Exercise directions =>
Copy out all of the material exactly.

Data records =>
-- BEGIN --
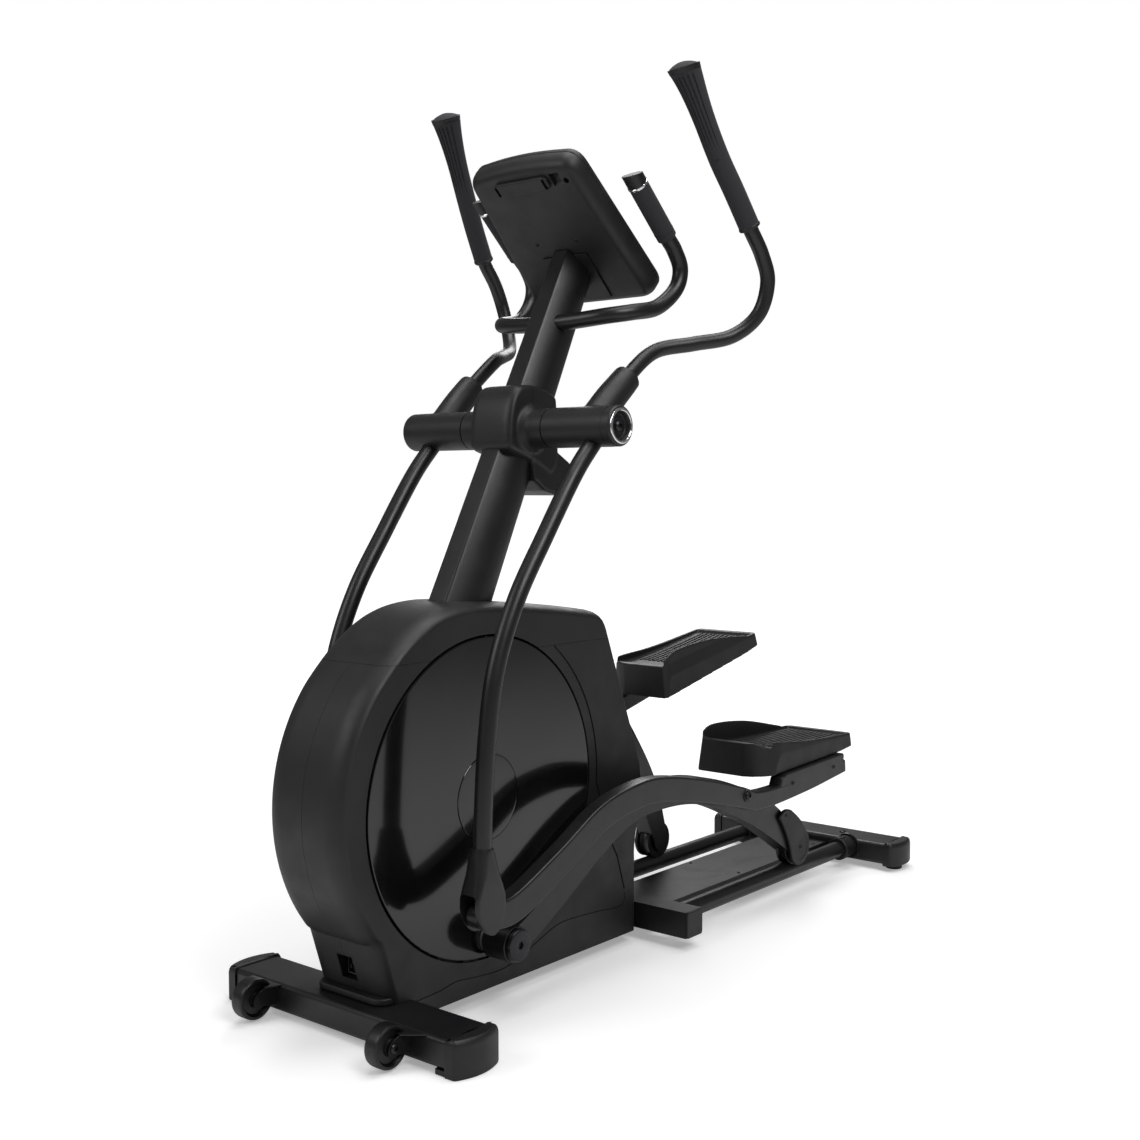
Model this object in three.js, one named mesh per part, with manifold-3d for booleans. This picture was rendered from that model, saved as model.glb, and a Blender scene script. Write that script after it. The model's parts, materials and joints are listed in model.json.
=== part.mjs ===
// Front-drive elliptical trainer, in millimetres. +Z is up, the front of the machine faces -Y, the user
// stands towards +Y and the user's left side is +X. The whole machine stands on the floor at z = 0.
import * as THREE from 'three';
import { mergeVertices } from 'three/addons/utils/BufferGeometryUtils.js';
import Module from 'manifold-3d';

const wasm = await Module();
wasm.setup();

// ---------------------------------------------------------------- driving dimensions
const GAP = 0.4;                    // clearance between pieces that touch or are cut by each other
const LEFT = 1;
const RIGHT = -1;

// the layout of the mechanism, seen from the side as [y, z]
const PIVOT = [0, 1037];            // axis of both swing arms
const DISC_R = 288;
const CRANK = [-172, DISC_R + 87];  // axis of the crank
const CRANK_R = DISC_R - 34;        // crank radius, half of the stride
const RAIL_R = 19;
const RAIL_Z = 49;
const ROLLER_R = 36;                // roller radius at the bottom of its groove
const ROLLER_Z = RAIL_Z + RAIL_R + ROLLER_R + GAP;
const ROLLER_Y = 806;               // left roller with its crank pin straight down
const CLEVIS_Z = 214;               // height of the left arm's clevis pin over the floor

// planes across the machine, from the middle outwards
const HOUSING_HALF = 92;
const DISC_FACE = HOUSING_HALF + 1.5;
const DISC_T = 6;
const RAIL_X = DISC_FACE + 43.5;    // middle of each rail, its roller and its link
const ARM_X = RAIL_X + 67;          // middle of the swing arms and pedal arms

// stabilisers and beam
const STAB_DEPTH = 100;
const STAB_H = 50;
const FRONT_STAB_Y = -406;
const FRONT_STAB_Z = 10;
const FRONT_STAB_HALF = 262;        // half length of the steel tube, without its caps
const REAR_STAB_Y = ROLLER_Y + CRANK_R + 74;
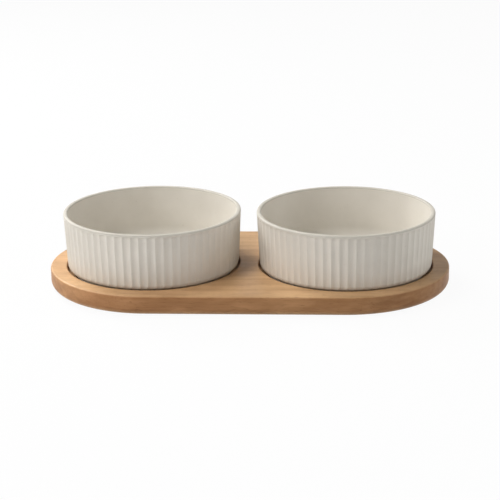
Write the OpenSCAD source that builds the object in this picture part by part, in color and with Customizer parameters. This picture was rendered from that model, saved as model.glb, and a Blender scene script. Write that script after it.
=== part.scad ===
-- END --
Task result =>
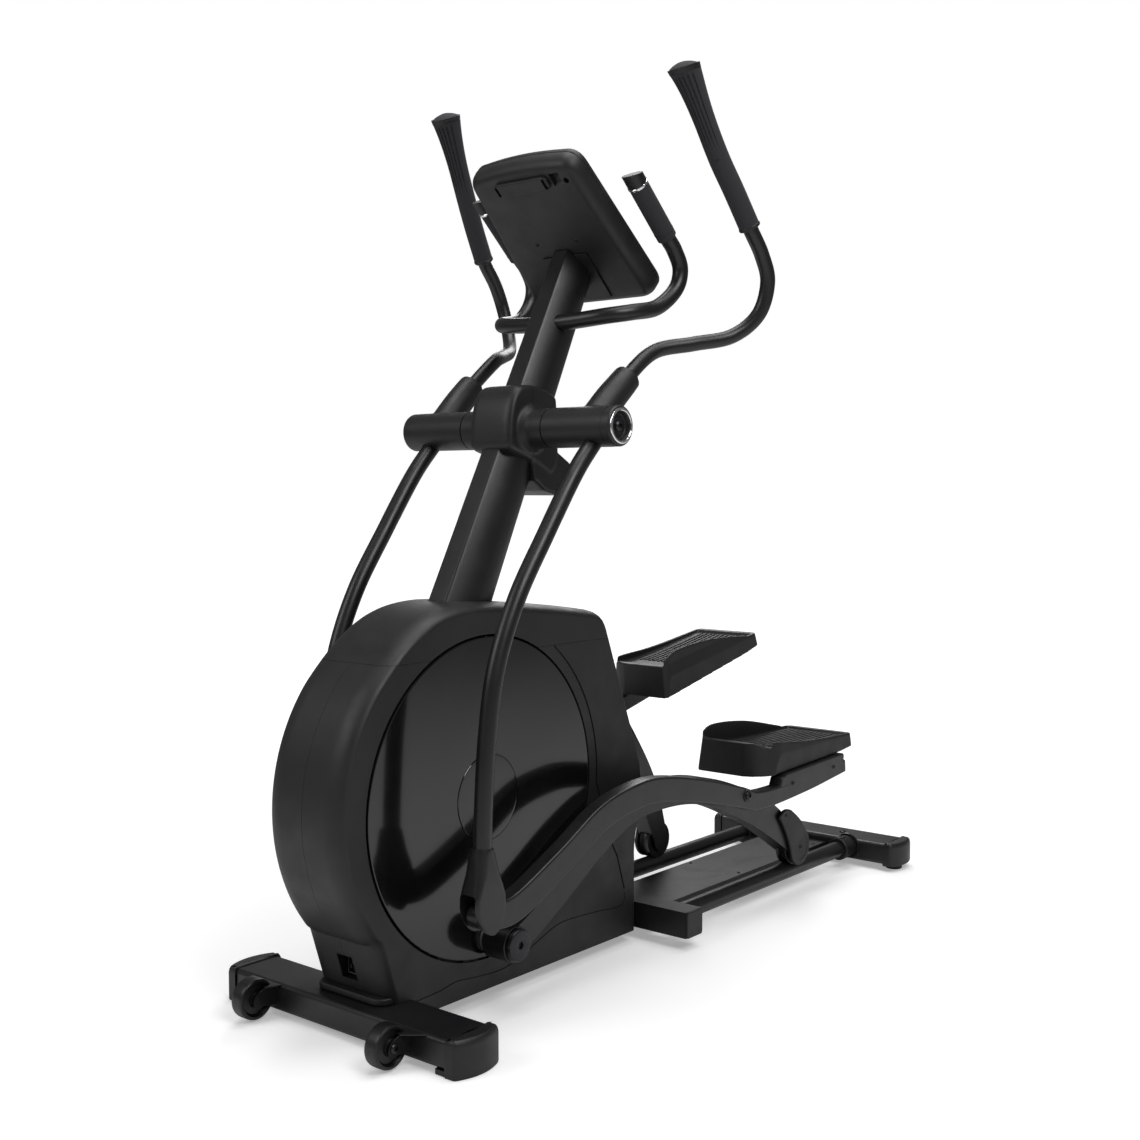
Model this object in three.js, one named mesh per part, with manifold-3d for booleans. This picture was rendered from that model, saved as model.glb, and a Blender scene script. Write that script after it. The model's parts, materials and joints are listed in model.json.
=== part.mjs ===
// Front-drive elliptical trainer, in millimetres. +Z is up, the front of the machine faces -Y, the user
// stands towards +Y and the user's left side is +X. The whole machine stands on the floor at z = 0.
import * as THREE from 'three';
import { mergeVertices } from 'three/addons/utils/BufferGeometryUtils.js';
import Module from 'manifold-3d';

const wasm = await Module();
wasm.setup();

// ---------------------------------------------------------------- driving dimensions
const GAP = 0.4;                    // clearance between pieces that touch or are cut by each other
const LEFT = 1;
const RIGHT = -1;

// the layout of the mechanism, seen from the side as [y, z]
const PIVOT = [0, 1037];            // axis of both swing arms
const DISC_R = 288;
const CRANK = [-172, DISC_R + 87];  // axis of the crank
const CRANK_R = DISC_R - 34;        // crank radius, half of the stride
const RAIL_R = 19;
const RAIL_Z = 49;
const ROLLER_R = 36;                // roller radius at the bottom of its groove
const ROLLER_Z = RAIL_Z + RAIL_R + ROLLER_R + GAP;
const ROLLER_Y = 806;               // left roller with its crank pin straight down
const CLEVIS_Z = 214;               // height of the left arm's clevis pin over the floor

// planes across the machine, from the middle outwards
const HOUSING_HALF = 92;
const DISC_FACE = HOUSING_HALF + 1.5;
const DISC_T = 6;
const RAIL_X = DISC_FACE + 43.5;    // middle of each rail, its roller and its link
const ARM_X = RAIL_X + 67;          // middle of the swing arms and pedal arms

// stabilisers and beam
const STAB_DEPTH = 100;
const STAB_H = 50;
const FRONT_STAB_Y = -406;
const FRONT_STAB_Z = 10;
const FRONT_STAB_HALF = 262;        // half length of the steel tube, without its caps
const REAR_STAB_Y = ROLLER_Y + CRANK_R + 74;
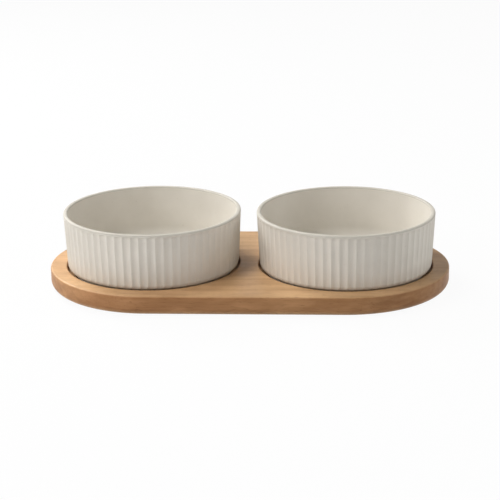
Write the OpenSCAD source that builds the object in this picture part by part, in color and with Customizer parameters. This picture was rendered from that model, saved as model.glb, and a Blender scene script. Write that script after it.
=== part.scad ===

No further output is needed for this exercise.